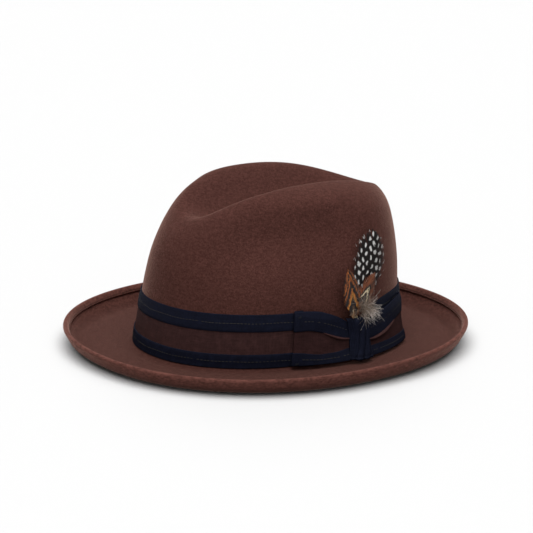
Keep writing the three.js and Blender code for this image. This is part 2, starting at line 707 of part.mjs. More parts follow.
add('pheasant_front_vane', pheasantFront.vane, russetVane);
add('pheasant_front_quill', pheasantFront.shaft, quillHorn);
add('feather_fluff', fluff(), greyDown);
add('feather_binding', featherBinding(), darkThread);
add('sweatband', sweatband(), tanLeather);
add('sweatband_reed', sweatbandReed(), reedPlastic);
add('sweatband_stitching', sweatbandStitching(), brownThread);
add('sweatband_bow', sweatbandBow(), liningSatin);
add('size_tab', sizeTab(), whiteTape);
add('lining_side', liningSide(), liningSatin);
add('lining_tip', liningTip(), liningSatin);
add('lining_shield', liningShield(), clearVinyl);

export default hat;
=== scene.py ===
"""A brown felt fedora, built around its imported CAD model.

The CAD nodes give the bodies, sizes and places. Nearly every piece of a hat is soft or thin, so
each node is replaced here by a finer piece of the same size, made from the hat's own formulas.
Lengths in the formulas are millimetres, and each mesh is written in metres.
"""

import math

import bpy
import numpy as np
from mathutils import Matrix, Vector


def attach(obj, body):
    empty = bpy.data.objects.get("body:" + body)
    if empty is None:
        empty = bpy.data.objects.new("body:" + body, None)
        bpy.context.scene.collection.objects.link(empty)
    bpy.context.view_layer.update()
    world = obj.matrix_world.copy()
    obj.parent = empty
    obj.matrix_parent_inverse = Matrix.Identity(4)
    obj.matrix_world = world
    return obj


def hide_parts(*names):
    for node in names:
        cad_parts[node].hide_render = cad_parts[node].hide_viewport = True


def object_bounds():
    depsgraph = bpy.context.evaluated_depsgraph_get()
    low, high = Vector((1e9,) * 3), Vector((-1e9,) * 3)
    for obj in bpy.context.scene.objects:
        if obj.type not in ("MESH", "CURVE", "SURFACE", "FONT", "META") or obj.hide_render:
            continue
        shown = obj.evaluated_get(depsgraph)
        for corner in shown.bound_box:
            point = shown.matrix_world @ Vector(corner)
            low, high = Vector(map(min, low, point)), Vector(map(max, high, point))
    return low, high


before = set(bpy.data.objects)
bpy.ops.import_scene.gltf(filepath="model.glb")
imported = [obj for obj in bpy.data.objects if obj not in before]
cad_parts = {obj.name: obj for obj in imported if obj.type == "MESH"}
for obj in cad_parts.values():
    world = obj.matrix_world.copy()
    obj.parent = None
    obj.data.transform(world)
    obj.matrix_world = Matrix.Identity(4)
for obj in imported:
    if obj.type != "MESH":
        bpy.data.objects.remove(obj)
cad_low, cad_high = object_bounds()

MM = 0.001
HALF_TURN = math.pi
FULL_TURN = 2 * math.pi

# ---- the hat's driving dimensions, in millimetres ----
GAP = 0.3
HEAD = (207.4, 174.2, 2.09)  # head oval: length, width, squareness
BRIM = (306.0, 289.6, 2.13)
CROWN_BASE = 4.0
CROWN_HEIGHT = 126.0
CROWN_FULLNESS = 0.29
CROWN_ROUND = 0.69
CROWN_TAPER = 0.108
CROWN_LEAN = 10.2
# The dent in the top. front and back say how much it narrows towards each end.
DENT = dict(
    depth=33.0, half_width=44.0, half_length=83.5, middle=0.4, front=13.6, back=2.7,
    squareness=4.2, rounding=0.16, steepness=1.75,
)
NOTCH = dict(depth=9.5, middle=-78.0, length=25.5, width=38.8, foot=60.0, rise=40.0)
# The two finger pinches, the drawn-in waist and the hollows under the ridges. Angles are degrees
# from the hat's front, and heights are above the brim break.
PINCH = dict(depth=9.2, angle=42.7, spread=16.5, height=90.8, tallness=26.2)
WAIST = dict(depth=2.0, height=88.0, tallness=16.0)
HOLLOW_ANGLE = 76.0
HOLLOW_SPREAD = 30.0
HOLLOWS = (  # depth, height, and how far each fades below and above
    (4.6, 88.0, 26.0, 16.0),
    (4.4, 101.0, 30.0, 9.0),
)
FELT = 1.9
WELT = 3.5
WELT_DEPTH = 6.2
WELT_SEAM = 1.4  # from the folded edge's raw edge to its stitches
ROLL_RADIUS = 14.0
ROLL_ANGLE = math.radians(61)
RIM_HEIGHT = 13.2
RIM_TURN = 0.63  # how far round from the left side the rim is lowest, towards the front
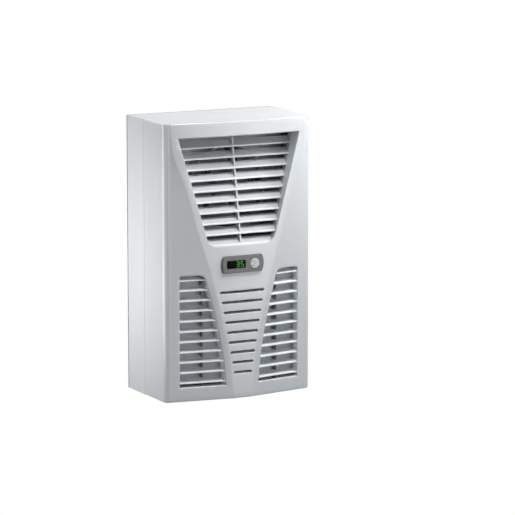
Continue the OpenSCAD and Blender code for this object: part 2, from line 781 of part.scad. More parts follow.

□ □ □ □

Repeat each of the entries above precisely as given.

> **Exercise response**:
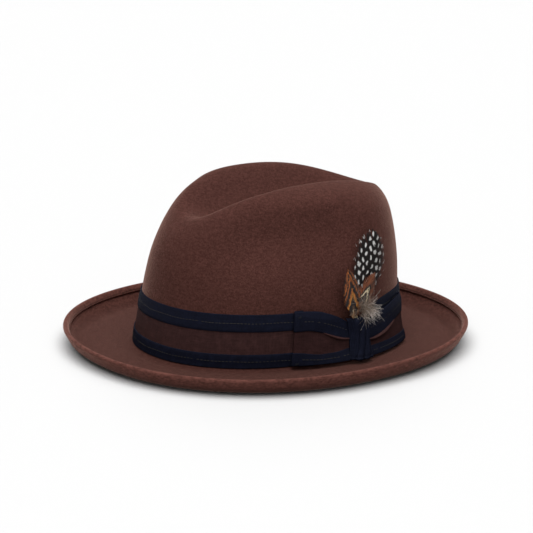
Keep writing the three.js and Blender code for this image. This is part 2, starting at line 707 of part.mjs. More parts follow.
add('pheasant_front_vane', pheasantFront.vane, russetVane);
add('pheasant_front_quill', pheasantFront.shaft, quillHorn);
add('feather_fluff', fluff(), greyDown);
add('feather_binding', featherBinding(), darkThread);
add('sweatband', sweatband(), tanLeather);
add('sweatband_reed', sweatbandReed(), reedPlastic);
add('sweatband_stitching', sweatbandStitching(), brownThread);
add('sweatband_bow', sweatbandBow(), liningSatin);
add('size_tab', sizeTab(), whiteTape);
add('lining_side', liningSide(), liningSatin);
add('lining_tip', liningTip(), liningSatin);
add('lining_shield', liningShield(), clearVinyl);

export default hat;
=== scene.py ===
"""A brown felt fedora, built around its imported CAD model.

The CAD nodes give the bodies, sizes and places. Nearly every piece of a hat is soft or thin, so
each node is replaced here by a finer piece of the same size, made from the hat's own formulas.
Lengths in the formulas are millimetres, and each mesh is written in metres.
"""

import math

import bpy
import numpy as np
from mathutils import Matrix, Vector


def attach(obj, body):
    empty = bpy.data.objects.get("body:" + body)
    if empty is None:
        empty = bpy.data.objects.new("body:" + body, None)
        bpy.context.scene.collection.objects.link(empty)
    bpy.context.view_layer.update()
    world = obj.matrix_world.copy()
    obj.parent = empty
    obj.matrix_parent_inverse = Matrix.Identity(4)
    obj.matrix_world = world
    return obj


def hide_parts(*names):
    for node in names:
        cad_parts[node].hide_render = cad_parts[node].hide_viewport = True


def object_bounds():
    depsgraph = bpy.context.evaluated_depsgraph_get()
    low, high = Vector((1e9,) * 3), Vector((-1e9,) * 3)
    for obj in bpy.context.scene.objects:
        if obj.type not in ("MESH", "CURVE", "SURFACE", "FONT", "META") or obj.hide_render:
            continue
        shown = obj.evaluated_get(depsgraph)
        for corner in shown.bound_box:
            point = shown.matrix_world @ Vector(corner)
            low, high = Vector(map(min, low, point)), Vector(map(max, high, point))
    return low, high


before = set(bpy.data.objects)
bpy.ops.import_scene.gltf(filepath="model.glb")
imported = [obj for obj in bpy.data.objects if obj not in before]
cad_parts = {obj.name: obj for obj in imported if obj.type == "MESH"}
for obj in cad_parts.values():
    world = obj.matrix_world.copy()
    obj.parent = None
    obj.data.transform(world)
    obj.matrix_world = Matrix.Identity(4)
for obj in imported:
    if obj.type != "MESH":
        bpy.data.objects.remove(obj)
cad_low, cad_high = object_bounds()

MM = 0.001
HALF_TURN = math.pi
FULL_TURN = 2 * math.pi

# ---- the hat's driving dimensions, in millimetres ----
GAP = 0.3
HEAD = (207.4, 174.2, 2.09)  # head oval: length, width, squareness
BRIM = (306.0, 289.6, 2.13)
CROWN_BASE = 4.0
CROWN_HEIGHT = 126.0
CROWN_FULLNESS = 0.29
CROWN_ROUND = 0.69
CROWN_TAPER = 0.108
CROWN_LEAN = 10.2
# The dent in the top. front and back say how much it narrows towards each end.
DENT = dict(
    depth=33.0, half_width=44.0, half_length=83.5, middle=0.4, front=13.6, back=2.7,
    squareness=4.2, rounding=0.16, steepness=1.75,
)
NOTCH = dict(depth=9.5, middle=-78.0, length=25.5, width=38.8, foot=60.0, rise=40.0)
# The two finger pinches, the drawn-in waist and the hollows under the ridges. Angles are degrees
# from the hat's front, and heights are above the brim break.
PINCH = dict(depth=9.2, angle=42.7, spread=16.5, height=90.8, tallness=26.2)
WAIST = dict(depth=2.0, height=88.0, tallness=16.0)
HOLLOW_ANGLE = 76.0
HOLLOW_SPREAD = 30.0
HOLLOWS = (  # depth, height, and how far each fades below and above
    (4.6, 88.0, 26.0, 16.0),
    (4.4, 101.0, 30.0, 9.0),
)
FELT = 1.9
WELT = 3.5
WELT_DEPTH = 6.2
WELT_SEAM = 1.4  # from the folded edge's raw edge to its stitches
ROLL_RADIUS = 14.0
ROLL_ANGLE = math.radians(61)
RIM_HEIGHT = 13.2
RIM_TURN = 0.63  # how far round from the left side the rim is lowest, towards the front
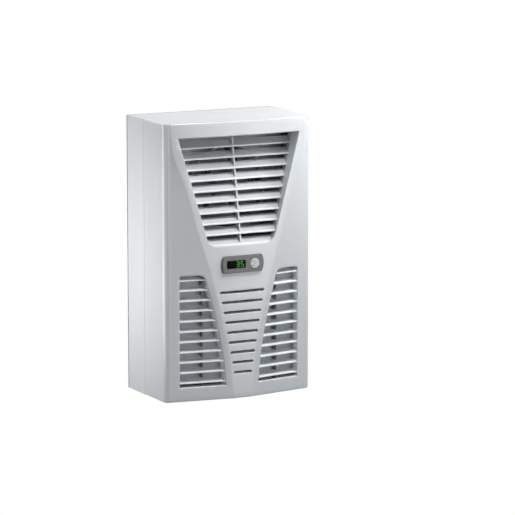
Continue the OpenSCAD and Blender code for this object: part 2, from line 781 of part.scad. More parts follow.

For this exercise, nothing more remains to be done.